In my experience from doing a "real day's work" since 11, child labor is rather exploitive, prioritizes work over education, and needlessly puts people at serious risk of injury or death.
You are just highlighting the smallest position of the article. I imagine it is honest on the young adult's part, but not on the employers side. I think you are being disingenuous by ignoring the bigger issues in this article, removal of parental consent for under 16 and many illegal immigrant minors working these positions who are in more precarious positions to defend their rights. I would be surprised if these people are getting health insurance from their employer.
My country is highly urban and sixteen year olds can work, but they also have access to public health care (covered by taxes, no cost at use).
If in the US we tie flexibility of labor laws to nationalizing healthcare, can we actually get some real traction on the latter while giving an actual safety net yo the former?
> If in the US we tie flexibility of labor laws to nationalizing healthcare, can we actually get some real traction on the latter while giving an actual safety net yo the former?
Based on past performance it will be the most likely that only "flexibility of labor laws" part will pass through Congress, while healthcare part will be dead on arrival.
Yes, it is a valid drivers license. It allows you to drive an agriculture vehicle of less than 20 tons. Most EU-countries have a special class of license that allows for this.
It is not defined as an EU-recognised class yet but there is talk about it.
Well that’s the funny thing. What defines a child laborer? Most people know that there’s a difference between a 16 year old working the odd summer job and a Victorian 9 year old chimney sweep. But the historical memory of the chimney sweep is deservedly strong. It reminds us that for most of the history of capitalism, when guardrails don’t exist, children get exploited. Firms will act according to incentives and will push children, lacking experience and a voice, to do backbreaking and dangerous work. They’ll do it aided by rhetoric like yours, brushing aside the erasure of the robust edifice of labor laws that protected our young people in the name of “character building.”
There is a massive distinction between an adolescent working along side a parent or other family, and being individually employed by an unrelated employer and directly subject to the economic/social grindstone. (why are you wasting time on fall protection? why are you asking for a mask just to drill some holes in concrete? try being a man!)

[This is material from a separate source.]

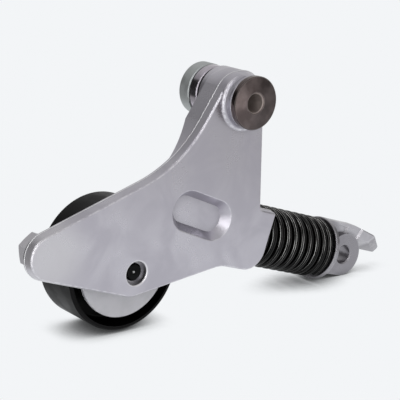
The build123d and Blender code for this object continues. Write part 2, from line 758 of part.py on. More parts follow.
with BuildPart() as rod_guide:
    ring(strut_plane, guide_start, tube_end, ROD_R + RUNNING_FIT, tube_bore_r)
rod_guide.part.label = "rod_guide"
export_step(rod_guide.part, "parts/rod_guide.step")

with BuildPart() as rod_seal:
    ring(strut_plane, piston_end, guide_start, ROD_R + RUNNING_FIT, tube_bore_r)
rod_seal.part.label = "rod_seal"
export_step(rod_seal.part, "parts/rod_seal.step")

# Strut, coil spring between the two seats
coil_start = upper_seat + WIRE_R + SPRING_END_GAP
coil_height = SPRING_LENGTH - 2 * (WIRE_R + SPRING_END_GAP)
with BuildPart() as coil_spring:
    coil_base = pin_point + strut_run * coil_start
    with BuildLine():
        wire_path = Helix(COIL_PITCH, coil_height, COIL_R, center=coil_base, direction=strut_run)
    with BuildSketch(Plane(origin=wire_path @ 0, z_dir=wire_path % 0)):
        Circle(WIRE_R)
    sweep(is_frenet=True)
coil_spring.part.label = "coil_spring"
export_step(coil_spring.part, "parts/coil_spring.step")

# Strut, damper: plunger rod, piston and its check valve
with BuildPart() as plunger_rod:
    ring(strut_plane, piston_start, lower_seat + ROD_GRIP, 0, ROD_R)
plunger_rod.part.label = "plunger_rod"
export_step(plunger_rod.part, "parts/plunger_rod.step")

with BuildPart() as damper_piston:
    ring(strut_plane, piston_start, piston_end, ROD_R, tube_bore_r - RUNNING_FIT)
damper_piston.part.label = "damper_piston"
export_step(damper_piston.part, "parts/damper_piston.step")

valve_start = piston_start - VALVE_L
with BuildPart() as valve_cage:
    ring(strut_plane, valve_start, piston_start, VALVE_BALL_R + RUNNING_FIT, VALVE_R)
valve_cage.part.label = "valve_cage"
export_step(valve_cage.part, "parts/valve_cage.step")

with BuildPart() as valve_ball:
    with Locations(strut_plane * Location((piston_start - VALVE_BALL_R - RUNNING_FIT, 0, 0))):
        Sphere(VALVE_BALL_R)
valve_ball.part.label = "valve_ball"
export_step(valve_ball.part, "parts/valve_ball.step")

# Strut, lower casting: spring seat, eye for the engine bolt and the locating finger
eye = EYE_TO_EYE
lug_foot = lower_seat + LOWER_SEAT_T
step_end = lug_foot + LOWER_STEP_T
finger_end = eye + FINGER_REACH
finger_front = lug_front + FINGER_INSET
finger_shoulder = meet((eye + FINGER_START, LOWER_SEAT_R), FINGER_SLOPE, (eye + FINGER_SHOULDER, 0), 90)
root_start = lug_foot - ROOT_DEPTH
waist_start = root_start - WAIST_DEPTH
waist_head = (eye + WAIST_END, LOWER_SEAT_R + WAIST_DEPTH)
waist_foot = meet(waist_head, WAIST_END_ANGLE, (0, 0), 0)


def finger_point(along, rise, depth):
    """Point of the finger from its place in the strut's plane and its depth behind the face."""
    return strut_plane.from_local_coords((along, rise, mid_depth - depth))


# Finger: a bar with a bevelled lower edge, two stepped recesses and an end face that runs back
with BuildPart() as finger:
    with BuildSketch(strut_section(lug_back)):
        with BuildLine():
            FilletPolyline(
                (lug_foot, 0),
                (lug_foot, LOWER_SEAT_R),
                (eye + FINGER_START, LOWER_SEAT_R),
                finger_shoulder,
                (finger_end, FINGER_NOSE_H),
                (eye + FINGER_HEEL, FINGER_LOW),
                (eye + LOWER_EYE_R / 2, FINGER_LOW),
                (eye, 0),
                radius=[0, 0, 2 * LOWER_EYE_R, FINGER_END_R, FINGER_END_R, FINGER_END_R, 0, 0],
                close=True,
            )
        make_face()
    extrude(amount=lug_back - finger_front)
    ring(strut_plane, lug_foot, finger_end, 0, LOWER_SEAT_R, mode=Mode.INTERSECT)
    bevel_low = finger_point(eye, FINGER_LOW, lug_back)
    bevel_high = finger_point(eye, FINGER_BEVEL_TOP, finger_front)
    bevel = Plane(origin=bevel_low, z_dir=(bevel_high - bevel_low).cross(strut_run))
    split(bisect_by=bevel, keep=Keep.TOP)
    end_line = strut_run * cos(radians(END_FACE_ANGLE)) + strut_rise * sin(radians(END_FACE_ANGLE))
    end_start = finger_point(eye + END_FACE_START, FINGER_BEVEL_TOP, finger_front)
    end_nose = finger_point(finger_end, FINGER_NOSE_H, lug_back - NOSE_LAND)
    end_face = Plane(origin=end_start, z_dir=(end_nose - end_start).cross(end_line))
    split(bisect_by=end_face, keep=Keep.BOTTOM)
    with BuildSketch(strut_section(finger_front)) as waist:
        Polygon((waist_start, 0), (waist_start, waist_head[1]), waist_head, waist_foot, align=None)
    extrude(-waist.sketch.face(), amount=WAIST_DEPTH, taper=STEP_SLOPE, mode=Mode.SUBTRACT)
    with BuildSketch(Plane(origin=(PIN_X, 0, PIN_Z), x_dir=strut_run, z_dir=strut_rise)):
        root_end = (eye + ROOT_END, finger_front)
        root_floor = meet(root_end, 180 - STEP_SLOPE, (0, finger_front + ROOT_DEPTH), 0)
        Polygon((root_start, root_end[1]), root_end, root_floor, (root_start, root_floor[1]), align=None)
    extrude(amount=LOWER_SEAT_R - ROOT_WALL, mode=Mode.SUBTRACT)
    fillet(faces().sort_by(Axis.Y)[0].edges(), radius=FINGER_EDGE_R)

with BuildPart() as lower_mount:
    add(finger.part)
    turned(
        strut_plane,
        (lower_seat, 0),
        (lower_seat, LOWER_SEAT_R - TURNED_CHAMFER),
        (lower_seat + TURNED_CHAMFER, LOWER_SEAT_R),
        (lug_foot, LOWER_SEAT_R),
        (lug_foot, LOWER_STEP_R),
        (step_end, LOWER_STEP_R - LOWER_STEP_T / 2),
        (step_end, 0),
    )
    with BuildSketch(strut_section(lug_front)):
        with Locations((eye, 0)):
            Circle(LOWER_EYE_R)
        Polygon(
            (lower_seat + LOWER_SEAT_T / 2, 0),
            (eye, 0),
            (eye, -LOWER_EYE_R),
            (lower_seat + LOWER_SEAT_T / 2, -LOWER_EYE_R - LUG_FOOT_DROP),
            align=None,
        )
    extrude(amount=-LUG_T)
    ring(eye_axis, lug_front, lug_back, 0, EYE_HOLE_R, mode=Mode.SUBTRACT)
    eye_edges = edges().filter_by(GeomType.CIRCLE).filter_by(lambda edge: edge.radius == EYE_HOLE_R)
    chamfer(eye_edges, length=EYE_CHAMFER)
    ring(strut_plane, lower_seat, lower_seat + ROD_GRIP, 0, ROD_R, mode=Mode.SUBTRACT)
lower_mount.part.label = "lower_mount"
export_step(lower_mount.part, "parts/lower_mount.step")
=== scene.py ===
"""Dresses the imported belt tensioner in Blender: finishes, spring, casting details and studio.

Metres, in the frame of the CAD model. The origin is on the pivot axis, in the plane of the
arm's front face. +X runs to the strut, +Y runs back along the pivot axis and +Z is up.
"""

import json
import logging
import math
from dataclasses import dataclass, field
from enum import Enum

import bmesh
import bpy
from mathutils import Matrix, Vector

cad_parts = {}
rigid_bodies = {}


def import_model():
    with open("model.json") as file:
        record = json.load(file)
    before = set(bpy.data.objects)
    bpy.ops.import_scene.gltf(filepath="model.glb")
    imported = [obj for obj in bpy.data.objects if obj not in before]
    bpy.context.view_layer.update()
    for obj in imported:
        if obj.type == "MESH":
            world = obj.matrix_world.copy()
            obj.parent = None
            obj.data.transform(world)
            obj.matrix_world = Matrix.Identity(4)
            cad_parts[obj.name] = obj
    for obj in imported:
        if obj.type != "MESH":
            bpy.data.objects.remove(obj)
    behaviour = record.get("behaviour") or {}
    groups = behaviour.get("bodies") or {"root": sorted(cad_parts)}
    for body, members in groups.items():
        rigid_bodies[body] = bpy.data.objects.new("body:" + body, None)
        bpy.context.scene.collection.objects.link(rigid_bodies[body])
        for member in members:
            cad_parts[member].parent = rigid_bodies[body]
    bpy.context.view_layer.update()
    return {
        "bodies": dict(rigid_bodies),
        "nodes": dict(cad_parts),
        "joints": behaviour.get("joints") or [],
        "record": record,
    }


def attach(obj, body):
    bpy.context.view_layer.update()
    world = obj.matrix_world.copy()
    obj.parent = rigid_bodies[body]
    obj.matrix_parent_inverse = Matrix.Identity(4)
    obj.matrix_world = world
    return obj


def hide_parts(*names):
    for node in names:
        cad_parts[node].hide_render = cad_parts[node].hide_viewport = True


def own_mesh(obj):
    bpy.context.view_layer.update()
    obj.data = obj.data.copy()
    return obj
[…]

The former is going to happen informally regardless of what the law says, but I agree the law should be more conductive to it. The latter is fraught with misaligned incentives, and is mainly what people are reacting to. If workers' economic power were generally rising, the whole topic would be essentially moot. But economically empowered workers are generally impossible due to that rarely questioned policy of continual monetary stimulus and other business-uber-alles regulation. Hence the specific concern about working conditions and workers' rights.

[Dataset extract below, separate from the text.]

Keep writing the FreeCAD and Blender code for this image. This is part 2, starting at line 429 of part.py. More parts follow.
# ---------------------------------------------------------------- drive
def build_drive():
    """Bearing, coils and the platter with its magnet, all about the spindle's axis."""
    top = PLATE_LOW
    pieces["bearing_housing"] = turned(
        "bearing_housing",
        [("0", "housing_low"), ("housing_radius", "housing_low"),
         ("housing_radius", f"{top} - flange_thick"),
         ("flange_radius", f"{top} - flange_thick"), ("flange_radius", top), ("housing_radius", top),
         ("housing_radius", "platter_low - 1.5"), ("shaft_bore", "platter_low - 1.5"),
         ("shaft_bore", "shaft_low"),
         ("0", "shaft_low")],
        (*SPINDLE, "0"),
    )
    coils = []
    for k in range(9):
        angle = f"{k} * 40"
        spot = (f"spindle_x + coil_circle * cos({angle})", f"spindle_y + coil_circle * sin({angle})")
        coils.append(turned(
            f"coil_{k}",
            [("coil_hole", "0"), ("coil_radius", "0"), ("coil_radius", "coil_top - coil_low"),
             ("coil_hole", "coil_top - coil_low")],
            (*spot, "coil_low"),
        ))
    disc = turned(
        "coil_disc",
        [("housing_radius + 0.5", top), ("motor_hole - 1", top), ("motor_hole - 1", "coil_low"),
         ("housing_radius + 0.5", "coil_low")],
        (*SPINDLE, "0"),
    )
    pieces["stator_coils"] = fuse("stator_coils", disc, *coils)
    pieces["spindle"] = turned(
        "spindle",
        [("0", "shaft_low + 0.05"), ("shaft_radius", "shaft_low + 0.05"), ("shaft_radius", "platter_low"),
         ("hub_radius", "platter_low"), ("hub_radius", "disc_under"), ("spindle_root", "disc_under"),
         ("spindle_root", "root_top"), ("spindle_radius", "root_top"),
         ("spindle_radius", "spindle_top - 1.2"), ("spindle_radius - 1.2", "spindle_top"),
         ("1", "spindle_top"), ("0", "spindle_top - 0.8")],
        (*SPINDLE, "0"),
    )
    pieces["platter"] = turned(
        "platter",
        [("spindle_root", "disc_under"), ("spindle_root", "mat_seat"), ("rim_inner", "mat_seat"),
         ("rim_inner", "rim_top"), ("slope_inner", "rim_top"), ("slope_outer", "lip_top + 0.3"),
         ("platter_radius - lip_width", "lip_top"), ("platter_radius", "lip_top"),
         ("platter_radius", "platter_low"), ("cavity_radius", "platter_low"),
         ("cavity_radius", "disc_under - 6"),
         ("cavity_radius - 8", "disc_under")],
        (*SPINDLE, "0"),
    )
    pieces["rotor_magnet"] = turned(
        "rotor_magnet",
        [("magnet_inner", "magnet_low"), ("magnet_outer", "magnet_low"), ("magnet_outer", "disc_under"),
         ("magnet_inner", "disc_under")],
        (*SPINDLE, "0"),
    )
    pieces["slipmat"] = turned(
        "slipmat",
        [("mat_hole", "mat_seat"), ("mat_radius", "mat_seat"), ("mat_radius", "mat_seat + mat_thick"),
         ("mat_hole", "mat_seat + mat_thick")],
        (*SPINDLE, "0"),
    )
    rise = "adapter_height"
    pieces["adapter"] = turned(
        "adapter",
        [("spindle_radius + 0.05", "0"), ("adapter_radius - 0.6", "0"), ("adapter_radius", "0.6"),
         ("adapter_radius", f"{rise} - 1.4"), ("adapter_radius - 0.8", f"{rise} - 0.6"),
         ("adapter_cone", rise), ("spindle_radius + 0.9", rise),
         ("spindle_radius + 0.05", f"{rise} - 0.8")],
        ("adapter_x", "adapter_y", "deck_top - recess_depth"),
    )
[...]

> outrage over this is misplaced and typical of comfortable out of touch urbanites,
Born and raised on a farm. Worked logging from the age of eighteen. Worked in housing construction and also as a plumber's assistant and as an electrical assistant. And I, too, call bullshit.
Liability laws diminished (This was already the case with most state agriculture laws, so you have a lot of farm kids with injuries from tractors and the like.)
Kids working in bars serving alcohol and not old enough to drink, yet I've seen these exact people scream about a family-friendly drag show held in a bar venue when the bar part is shut down (so no alcohol served), yet they want minors around possibly inebriated adults.
People need a baseline education to participate in modern democracy. They should not be forced out of school by economic circumstances in order to work low-paying jobs for multi-million or billion-dollar companies.